[Start]
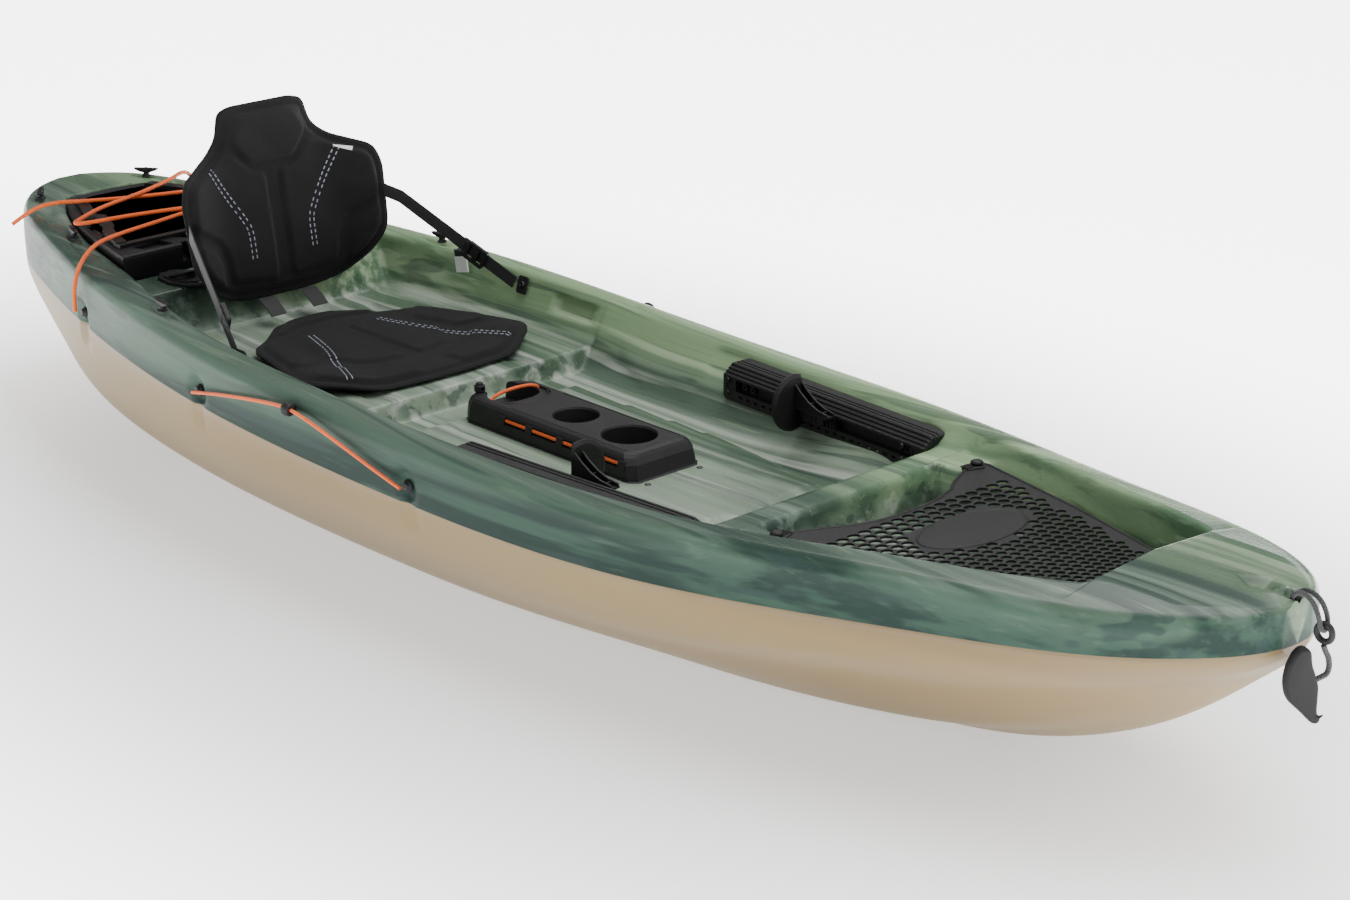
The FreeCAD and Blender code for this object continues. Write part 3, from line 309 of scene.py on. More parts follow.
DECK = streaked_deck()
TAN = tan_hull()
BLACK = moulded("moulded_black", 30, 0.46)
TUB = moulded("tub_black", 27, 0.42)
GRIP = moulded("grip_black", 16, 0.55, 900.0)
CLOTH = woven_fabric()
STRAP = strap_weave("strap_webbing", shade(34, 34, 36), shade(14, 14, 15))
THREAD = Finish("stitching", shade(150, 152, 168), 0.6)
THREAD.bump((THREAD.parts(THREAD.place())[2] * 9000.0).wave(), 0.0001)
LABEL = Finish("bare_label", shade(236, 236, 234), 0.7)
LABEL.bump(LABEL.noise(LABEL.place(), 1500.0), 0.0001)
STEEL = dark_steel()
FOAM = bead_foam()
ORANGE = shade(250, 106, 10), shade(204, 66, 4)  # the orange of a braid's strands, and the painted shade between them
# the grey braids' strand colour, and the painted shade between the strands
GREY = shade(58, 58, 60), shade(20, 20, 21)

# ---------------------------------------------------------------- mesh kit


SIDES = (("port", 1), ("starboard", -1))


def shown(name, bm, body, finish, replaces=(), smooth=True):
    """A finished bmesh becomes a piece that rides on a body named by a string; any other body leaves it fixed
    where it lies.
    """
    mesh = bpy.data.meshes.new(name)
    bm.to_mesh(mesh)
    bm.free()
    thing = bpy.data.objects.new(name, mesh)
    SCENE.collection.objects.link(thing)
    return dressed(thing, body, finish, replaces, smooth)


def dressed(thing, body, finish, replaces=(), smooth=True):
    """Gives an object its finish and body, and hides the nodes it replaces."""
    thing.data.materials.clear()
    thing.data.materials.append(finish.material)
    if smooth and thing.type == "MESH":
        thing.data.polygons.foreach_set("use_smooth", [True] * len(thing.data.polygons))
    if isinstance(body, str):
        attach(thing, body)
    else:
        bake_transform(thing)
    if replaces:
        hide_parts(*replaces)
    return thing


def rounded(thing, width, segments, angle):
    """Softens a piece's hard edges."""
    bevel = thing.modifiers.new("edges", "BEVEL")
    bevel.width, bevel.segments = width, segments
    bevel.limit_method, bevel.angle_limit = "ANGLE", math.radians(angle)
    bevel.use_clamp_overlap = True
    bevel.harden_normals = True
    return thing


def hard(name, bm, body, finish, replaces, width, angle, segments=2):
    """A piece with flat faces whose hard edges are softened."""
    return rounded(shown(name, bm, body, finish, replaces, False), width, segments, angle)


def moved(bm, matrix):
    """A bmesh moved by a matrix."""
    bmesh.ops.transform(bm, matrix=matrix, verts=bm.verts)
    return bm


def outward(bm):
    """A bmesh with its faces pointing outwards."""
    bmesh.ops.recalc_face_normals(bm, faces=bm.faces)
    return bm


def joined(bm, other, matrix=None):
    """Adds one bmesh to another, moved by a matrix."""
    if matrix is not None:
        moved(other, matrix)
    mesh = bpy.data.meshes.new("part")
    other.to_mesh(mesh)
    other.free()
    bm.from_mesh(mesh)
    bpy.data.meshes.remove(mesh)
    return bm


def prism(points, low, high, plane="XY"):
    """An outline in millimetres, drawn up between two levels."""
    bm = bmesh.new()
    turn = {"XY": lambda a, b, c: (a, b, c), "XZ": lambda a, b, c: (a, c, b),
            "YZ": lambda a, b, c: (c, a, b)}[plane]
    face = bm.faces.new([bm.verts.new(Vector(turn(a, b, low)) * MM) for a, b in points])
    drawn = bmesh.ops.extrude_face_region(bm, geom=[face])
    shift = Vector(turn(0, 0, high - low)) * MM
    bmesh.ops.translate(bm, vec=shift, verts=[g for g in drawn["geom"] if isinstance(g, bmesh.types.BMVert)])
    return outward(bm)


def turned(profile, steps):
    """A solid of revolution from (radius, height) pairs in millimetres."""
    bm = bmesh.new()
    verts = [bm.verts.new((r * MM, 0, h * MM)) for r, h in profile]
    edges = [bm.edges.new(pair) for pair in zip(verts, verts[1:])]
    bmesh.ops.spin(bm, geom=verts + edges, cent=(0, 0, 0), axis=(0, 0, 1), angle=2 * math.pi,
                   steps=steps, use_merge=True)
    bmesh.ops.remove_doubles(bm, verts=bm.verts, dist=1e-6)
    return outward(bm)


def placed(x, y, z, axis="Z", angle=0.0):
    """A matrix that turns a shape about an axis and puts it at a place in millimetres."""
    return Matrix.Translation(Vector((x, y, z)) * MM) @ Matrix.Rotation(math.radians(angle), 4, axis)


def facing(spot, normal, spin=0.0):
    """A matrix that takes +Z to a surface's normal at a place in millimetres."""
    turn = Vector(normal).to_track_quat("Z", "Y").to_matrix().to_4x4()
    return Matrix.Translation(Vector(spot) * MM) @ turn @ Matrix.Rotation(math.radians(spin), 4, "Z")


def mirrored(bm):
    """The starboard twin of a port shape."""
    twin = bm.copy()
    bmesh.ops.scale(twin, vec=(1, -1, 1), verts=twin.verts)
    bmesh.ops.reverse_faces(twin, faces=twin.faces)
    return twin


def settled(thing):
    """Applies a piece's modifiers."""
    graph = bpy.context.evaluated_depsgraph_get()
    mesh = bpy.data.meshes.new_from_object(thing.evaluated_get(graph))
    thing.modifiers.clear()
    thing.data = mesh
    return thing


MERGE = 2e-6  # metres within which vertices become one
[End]
**BRIEF**
Reproduce the entire listing word for word.

**EXERCISE OUTPUT**
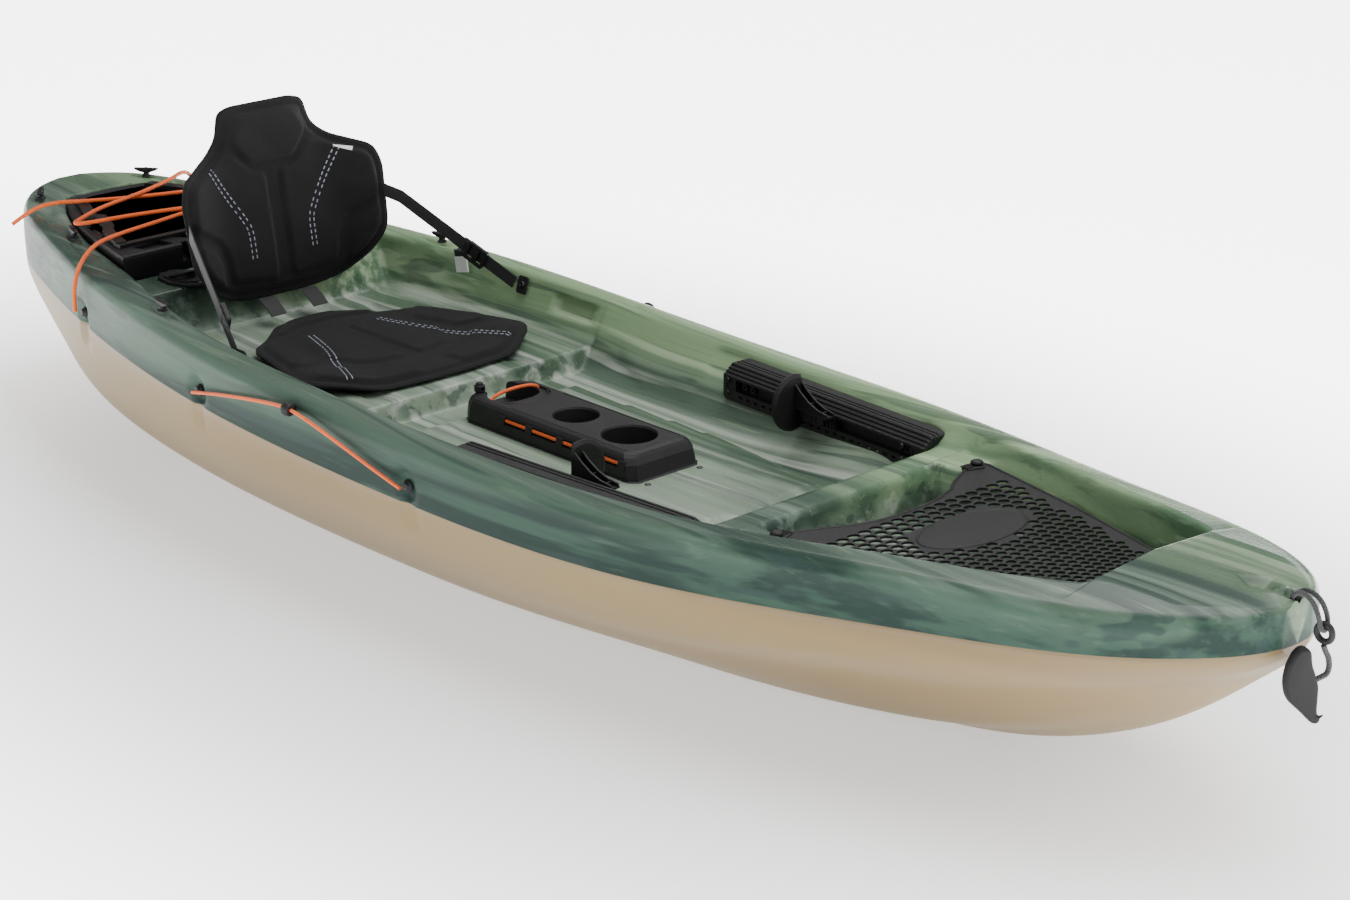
The FreeCAD and Blender code for this object continues. Write part 3, from line 309 of scene.py on. More parts follow.
DECK = streaked_deck()
TAN = tan_hull()
BLACK = moulded("moulded_black", 30, 0.46)
TUB = moulded("tub_black", 27, 0.42)
GRIP = moulded("grip_black", 16, 0.55, 900.0)
CLOTH = woven_fabric()
STRAP = strap_weave("strap_webbing", shade(34, 34, 36), shade(14, 14, 15))
THREAD = Finish("stitching", shade(150, 152, 168), 0.6)
THREAD.bump((THREAD.parts(THREAD.place())[2] * 9000.0).wave(), 0.0001)
LABEL = Finish("bare_label", shade(236, 236, 234), 0.7)
LABEL.bump(LABEL.noise(LABEL.place(), 1500.0), 0.0001)
STEEL = dark_steel()
FOAM = bead_foam()
ORANGE = shade(250, 106, 10), shade(204, 66, 4)  # the orange of a braid's strands, and the painted shade between them
# the grey braids' strand colour, and the painted shade between the strands
GREY = shade(58, 58, 60), shade(20, 20, 21)

# ---------------------------------------------------------------- mesh kit


SIDES = (("port", 1), ("starboard", -1))


def shown(name, bm, body, finish, replaces=(), smooth=True):
    """A finished bmesh becomes a piece that rides on a body named by a string; any other body leaves it fixed
    where it lies.
    """
    mesh = bpy.data.meshes.new(name)
    bm.to_mesh(mesh)
    bm.free()
    thing = bpy.data.objects.new(name, mesh)
    SCENE.collection.objects.link(thing)
    return dressed(thing, body, finish, replaces, smooth)


def dressed(thing, body, finish, replaces=(), smooth=True):
    """Gives an object its finish and body, and hides the nodes it replaces."""
    thing.data.materials.clear()
    thing.data.materials.append(finish.material)
    if smooth and thing.type == "MESH":
        thing.data.polygons.foreach_set("use_smooth", [True] * len(thing.data.polygons))
    if isinstance(body, str):
        attach(thing, body)
    else:
        bake_transform(thing)
    if replaces:
        hide_parts(*replaces)
    return thing


def rounded(thing, width, segments, angle):
    """Softens a piece's hard edges."""
    bevel = thing.modifiers.new("edges", "BEVEL")
    bevel.width, bevel.segments = width, segments
    bevel.limit_method, bevel.angle_limit = "ANGLE", math.radians(angle)
    bevel.use_clamp_overlap = True
    bevel.harden_normals = True
    return thing


def hard(name, bm, body, finish, replaces, width, angle, segments=2):
    """A piece with flat faces whose hard edges are softened."""
    return rounded(shown(name, bm, body, finish, replaces, False), width, segments, angle)


def moved(bm, matrix):
    """A bmesh moved by a matrix."""
    bmesh.ops.transform(bm, matrix=matrix, verts=bm.verts)
    return bm


def outward(bm):
    """A bmesh with its faces pointing outwards."""
    bmesh.ops.recalc_face_normals(bm, faces=bm.faces)
    return bm


def joined(bm, other, matrix=None):
    """Adds one bmesh to another, moved by a matrix."""
    if matrix is not None:
        moved(other, matrix)
    mesh = bpy.data.meshes.new("part")
    other.to_mesh(mesh)
    other.free()
    bm.from_mesh(mesh)
    bpy.data.meshes.remove(mesh)
    return bm


def prism(points, low, high, plane="XY"):
    """An outline in millimetres, drawn up between two levels."""
    bm = bmesh.new()
    turn = {"XY": lambda a, b, c: (a, b, c), "XZ": lambda a, b, c: (a, c, b),
            "YZ": lambda a, b, c: (c, a, b)}[plane]
    face = bm.faces.new([bm.verts.new(Vector(turn(a, b, low)) * MM) for a, b in points])
    drawn = bmesh.ops.extrude_face_region(bm, geom=[face])
    shift = Vector(turn(0, 0, high - low)) * MM
    bmesh.ops.translate(bm, vec=shift, verts=[g for g in drawn["geom"] if isinstance(g, bmesh.types.BMVert)])
    return outward(bm)


def turned(profile, steps):
    """A solid of revolution from (radius, height) pairs in millimetres."""
    bm = bmesh.new()
    verts = [bm.verts.new((r * MM, 0, h * MM)) for r, h in profile]
    edges = [bm.edges.new(pair) for pair in zip(verts, verts[1:])]
    bmesh.ops.spin(bm, geom=verts + edges, cent=(0, 0, 0), axis=(0, 0, 1), angle=2 * math.pi,
                   steps=steps, use_merge=True)
    bmesh.ops.remove_doubles(bm, verts=bm.verts, dist=1e-6)
    return outward(bm)


def placed(x, y, z, axis="Z", angle=0.0):
    """A matrix that turns a shape about an axis and puts it at a place in millimetres."""
    return Matrix.Translation(Vector((x, y, z)) * MM) @ Matrix.Rotation(math.radians(angle), 4, axis)


def facing(spot, normal, spin=0.0):
    """A matrix that takes +Z to a surface's normal at a place in millimetres."""
    turn = Vector(normal).to_track_quat("Z", "Y").to_matrix().to_4x4()
    return Matrix.Translation(Vector(spot) * MM) @ turn @ Matrix.Rotation(math.radians(spin), 4, "Z")


def mirrored(bm):
    """The starboard twin of a port shape."""
    twin = bm.copy()
    bmesh.ops.scale(twin, vec=(1, -1, 1), verts=twin.verts)
    bmesh.ops.reverse_faces(twin, faces=twin.faces)
    return twin


def settled(thing):
    """Applies a piece's modifiers."""
    graph = bpy.context.evaluated_depsgraph_get()
    mesh = bpy.data.meshes.new_from_object(thing.evaluated_get(graph))
    thing.modifiers.clear()
    thing.data = mesh
    return thing


MERGE = 2e-6  # metres within which vertices become one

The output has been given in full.